Yes, part of me wanted to go to Ground Zero, to mark the occasion. And I smiled and nodded at the scenes of celebration there. But I decided not to go.
I thought of my son, not yet born on 9/11 and now sleeping safe and sound a room away, and said a silent but grateful thank-you to the brave men and women who had done so much to make it so. And then … I got back to watching the Mets game. I have a book deadline this week, so I organized some material for the final push there. There was Sunday laundry left to be done, so I kept the washer and dryer running through their cycles. But mostly I watched the game. I cheered on Pedro Beato and everybody’s new favorite Met Ronny Paulino and Taylor Buchholz and whooped when the Mets trooped off the mound victorious.

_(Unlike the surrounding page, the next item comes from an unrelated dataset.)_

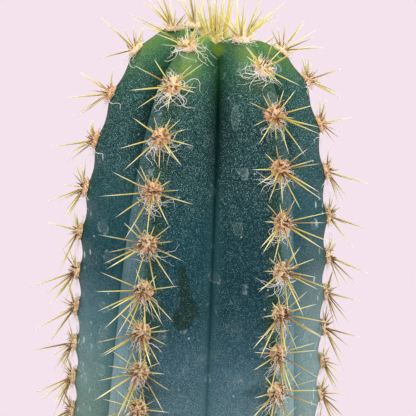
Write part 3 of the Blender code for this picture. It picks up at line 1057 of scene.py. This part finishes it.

I’m glad that the Mets and Phillies kept playing, that the patriotic cheers were spontaneous, that there was no stoppage of the game for the president or anything else. The Mets and Phillies had a game to play, and they played it until there was a winner. People in the stands cheered for their team — men and women together at a sporting event, even the unveiled and unmarried, drinking beer and holding up signs and painting their chests and eating cheesesteaks and engaging in all sorts of foolishness. I cheered for my team at home. For the most part, I did what I do. For the most part, the people in the stands and on the field did the same.
When Osama Bin Laden murdered 3,000 people, it was a Tuesday morning on a warm late-summer day. Ten years later, I heard of his death on a pleasant spring night. I followed news of his demise via a technology that didn’t exist on 9/11, while my son, just just a vague imagining in September 2001, slept 10 feet away. Where the towers once stood, new towers are visible above the cityscape. Life has gone on in ways big and small, while this obscene murderous theocrat hid in caves and compounds, behind blast walls and barbed wire. He met his end on a Sunday night in America, during baseball season, with everything he sought to disrupt and ruin continuing without him — as it has for some time with him. Living as we have and as we wish and as we will is the best revenge.